◆ Source data:
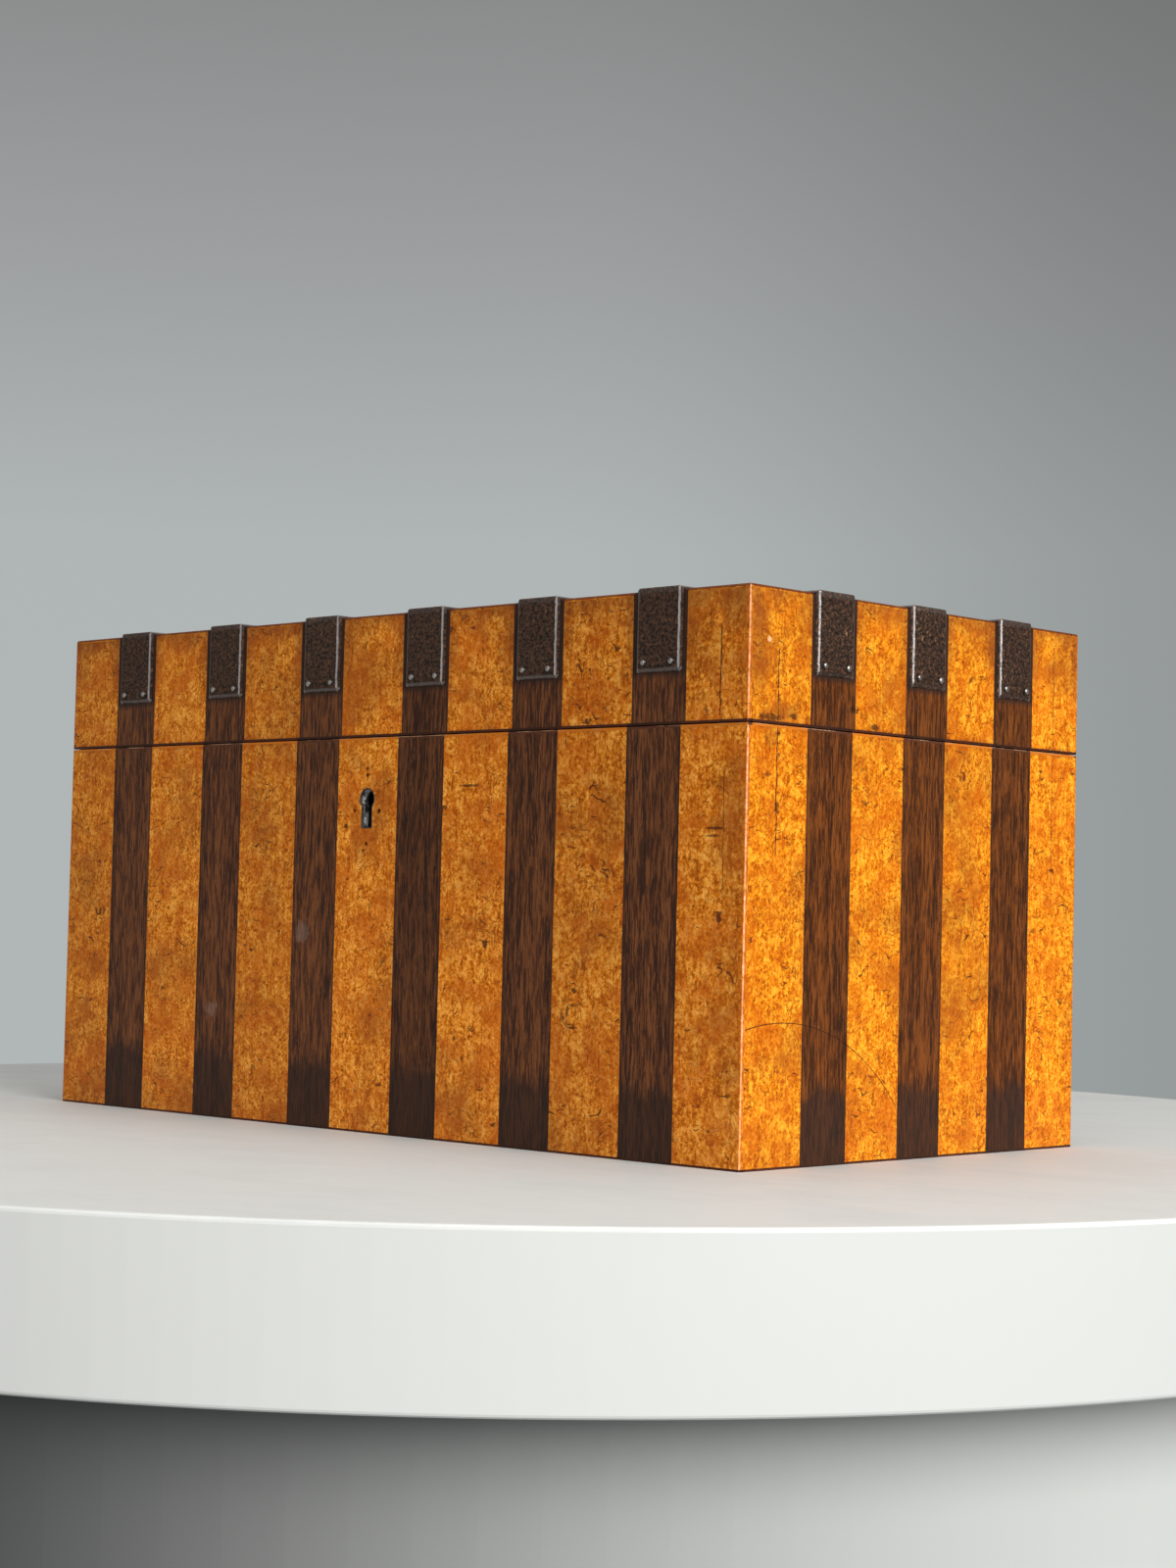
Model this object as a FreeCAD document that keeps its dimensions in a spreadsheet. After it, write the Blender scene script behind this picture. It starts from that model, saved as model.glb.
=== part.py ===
"""Banded lid box with iron straps, in millimetres.

X runs left to right, Y front to back and Z up. The origin is the middle of the underside.
"""
import FreeCAD, Part

import math
import os

import Sketcher
from FreeCAD import Placement, Rotation, Vector

# Driving dimensions: alias, value, what it sets.
SIZES = [
    ("box_width", 270.0, "outside width of the case"),
    ("box_depth", 139.0, "outside depth of the case"),
    ("base_height", 106.6, "height of the base to its rim"),
    ("lid_height", 33.1, "height of the lid from its rim to its top"),
    ("seam_gap", 0.3, "open seam between base and lid"),
    ("board_thickness", 8.1, "base boards and lid rails"),
    ("bottom_thickness", 7.4, "bottom board"),
    ("top_thickness", 7.1, "top board of the lid"),
    ("veneer_thickness", 0.9, "all veneer leaves"),
    ("facing_thickness", 0.6, "rim facings and underside facing"),
    ("arris_flat", 0.5, "worn flat of the outer arrises"),
    ("lining_thickness", 0.6, "cloth on the floor"),
    ("lining_clearance", 0.4, "lining to the walls"),
    ("base_tails", 4, "dovetails at each corner of the base"),
    ("lid_tails", 2, "dovetails at each corner of the lid"),
    ("tail_share", 0.62, "wide end of a dovetail as a share of its pitch"),
    ("tail_flare", 1.3, "how much each flank of a dovetail spreads"),
    ("cross_band", 17.9, "width of a rosewood band on front, back and top"),
    ("base_cross_gap", 23.9, "maple between two cross bands, base"),
    ("lid_cross_gap", 24.1, "maple between two cross bands, lid"),
    ("lid_cross_shift", 1.0, "how far the lid's cross bands sit to the right"),
    ("side_band", 17.6, "width of a rosewood band on the sides"),
    ("base_side_gap", 20.8, "maple between two side bands, base"),
    ("lid_side_gap", 20.55, "maple between two side bands, lid"),
    ("lid_side_shift", 0.75, "how far the lid's side bands sit to the back"),
    ("strap_width", 15.1, "foot of an iron strap"),
    ("strap_thickness", 0.8, "plate of an iron strap"),
    ("strap_bevel", 1.0, "width of a strap's bevel"),
    ("strap_bevel_depth", 0.65, "fall of a strap's bevel"),
    ("strap_drop", 20.2, "how far a strap's end hangs below the lid's top"),
    ("strap_corner", 0.6, "clipped corners of a strap's end"),
    ("strap_fold", 0.4, "blunt outside of a strap's folds"),
    ("pin_radius", 1.0, "head of a strap pin"),
    ("pin_crown", 0.6, "height of a strap pin's head"),
    ("pin_tip", 0.55, "flat top of a strap pin's head"),
    ("pin_shank", 0.6, "square shank of a strap pin, middle to corner"),
    ("pin_sides", 8, "facets of a strap pin's head"),
    ("pin_length", 5.0, "shank of a strap pin under its head"),
    ("pin_spacing", 9.2, "between the two pins of a strap end"),
    ("pin_inset", 2.5, "pin centres to the strap's end"),
    ("keyhole_fall", 16.6, "centre of the keyhole's round part below the rim"),
    ("keyhole_radius", 3.0, "round part of the keyhole"),
    ("keyhole_slot", 4.4, "width of the keyhole's slot"),
    ("keyhole_drop", 8.0, "keyhole's centre to its foot"),
    ("nail_hole_radius", 0.5, "nail hole of the lost escutcheon"),
    ("nail_reach_side", 5.0, "side nail holes from the keyhole's middle"),
    ("nail_reach_up", 6.4, "upper nail hole above the keyhole's centre"),
    ("nail_reach_down", 12.1, "lower nail hole below the keyhole's centre"),
    ("nail_side_drop", 3.2, "side nail holes below the keyhole's centre"),
    ("selvedge_length", 60.0, "lock selvedge and link plate"),
    ("selvedge_thickness", 1.6, "lock selvedge"),
    ("case_width", 44.0, "lock case"),
    ("case_margin", 1.4, "lock case below the keyhole's foot"),
    ("case_wall", 1.0, "side and bottom walls of the lock case"),
    ("case_face", 0.9, "face plate of the lock case"),
    ("case_hollow", 4.6, "inside of the lock case, front to back"),
    ("cover_thickness", 1.0, "cover plate of the lock"),
    ("cover_screw_inset", 4.9, "cover screws to the cover's upper and lower ends"),
    ("cover_screw_length", 5.6, "cover screws with their heads"),
    ("shelf_length", 8.0, "shelves that the bolt slides on"),
    ("shelf_thickness", 1.2, "shelves that the bolt slides on"),
    ("drill_pin_radius", 1.1, "drill pin of the lock"),
    ("drill_pin_setback", 4.3, "tip of the drill pin behind the front face"),
    ("bolt_travel", 4.5, "throw of the lock bolt"),
    ("bolt_bar_height", 2.8, "bar of the lock bolt"),
    ("bolt_clearance", 0.2, "bolt to the case and to its shelves"),
    ("bolt_upright", 2.4, "width of the uprights that carry the fingers"),
    ("finger_length", 4.4, "fingers of the lock bolt"),
    ("finger_height", 2.0, "fingers of the lock bolt"),
    ("finger_thickness", 1.0, "fingers of the lock bolt, front to back"),
    ("bolt_tail", 5.5, "bar beyond the right finger"),
    ("talon_width", 5.5, "notch for the key's bit"),
    ("talon_depth", 1.3, "notch for the key's bit"),
    ("spring_thickness", 0.4, "leaf of the bolt spring"),
    ("spring_hold", 5.0, "end of the bolt spring under the selvedge"),
    ("spring_ramp", 3.0, "sloping run of the bolt spring"),
    ("spring_toe", 1.5, "free end of the bolt spring"),
    ("spring_gap", 1.0, "bolt spring to the right hook"),
    ("link_reach", 12.0, "links from the lock's middle"),
    ("link_width", 2.2, "links, left to right"),
    ("link_depth", 3.4, "links, front to back"),
    ("link_length", 7.3, "links below their plate"),
    ("link_plate_thickness", 1.5, "link plate"),
    ("link_float", 1.0, "feet of the links above the bolt's bar"),
    ("link_play", 0.6, "links to the slots of the selvedge"),
    ("eye_play", 0.4, "bolt fingers to the eyes of the links"),
    ("eye_floor", 1.6, "metal below the eye of a link"),
    ("hinge_inset", 53.0, "hinge middles from the ends of the case"),
    ("hinge_length", 38.0, "hinges"),
    ("leaf_thickness", 1.4, "hinge leaves"),
    ("leaf_inset", 1.5, "hinge leaves to the inner face of the wall"),
    ("knuckle_radius", 2.4, "hinge knuckles"),
    ("knuckle_setback", 2.6, "hinge axis behind the case"),
    ("knuckle_count", 3, "knuckles of a hinge"),
    ("knuckle_play", 0.15, "between neighbouring knuckles"),
    ("hinge_pin_radius", 0.9, "hinge pins"),
    ("hinge_pin_play", 0.05, "hinge pins to their bores"),
    ("knuckle_relief", 0.3, "notches of a leaf to the other leaf's knuckles"),
    ("stop_angle", 98.0, "opening of the lid at its stop, in degrees"),
    ("stop_play", 0.05, "stop shoulders to the leaf that lands on them"),
    ("shoulder_start", 0.5, "stop shoulder's near side behind the axis"),
    ("shoulder_end", 1.8, "stop shoulder's far side behind the axis"),
    ("screw_head", 1.9, "head radius of all wood screws"),
    ("screw_head_depth", 1.1, "countersink of all wood screws"),
    ("screw_shank", 0.9, "shank radius of all wood screws"),
    ("screw_length", 7.0, "wood screws with their heads"),
    ("screw_spread", 12.0, "outer hinge screws from the hinge's middle"),
    ("screw_sides", 8, "facets of all wood screws"),
]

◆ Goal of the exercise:
Locate each line containing the string "FreeCAD" and show it.

◆ Correct output:
Model this object as a FreeCAD document that keeps its dimensions in a spreadsheet. After it, write the Blender scene script behind this picture. It starts from that model, saved as model.glb.
import FreeCAD, Part
from FreeCAD import Placement, Rotation, Vector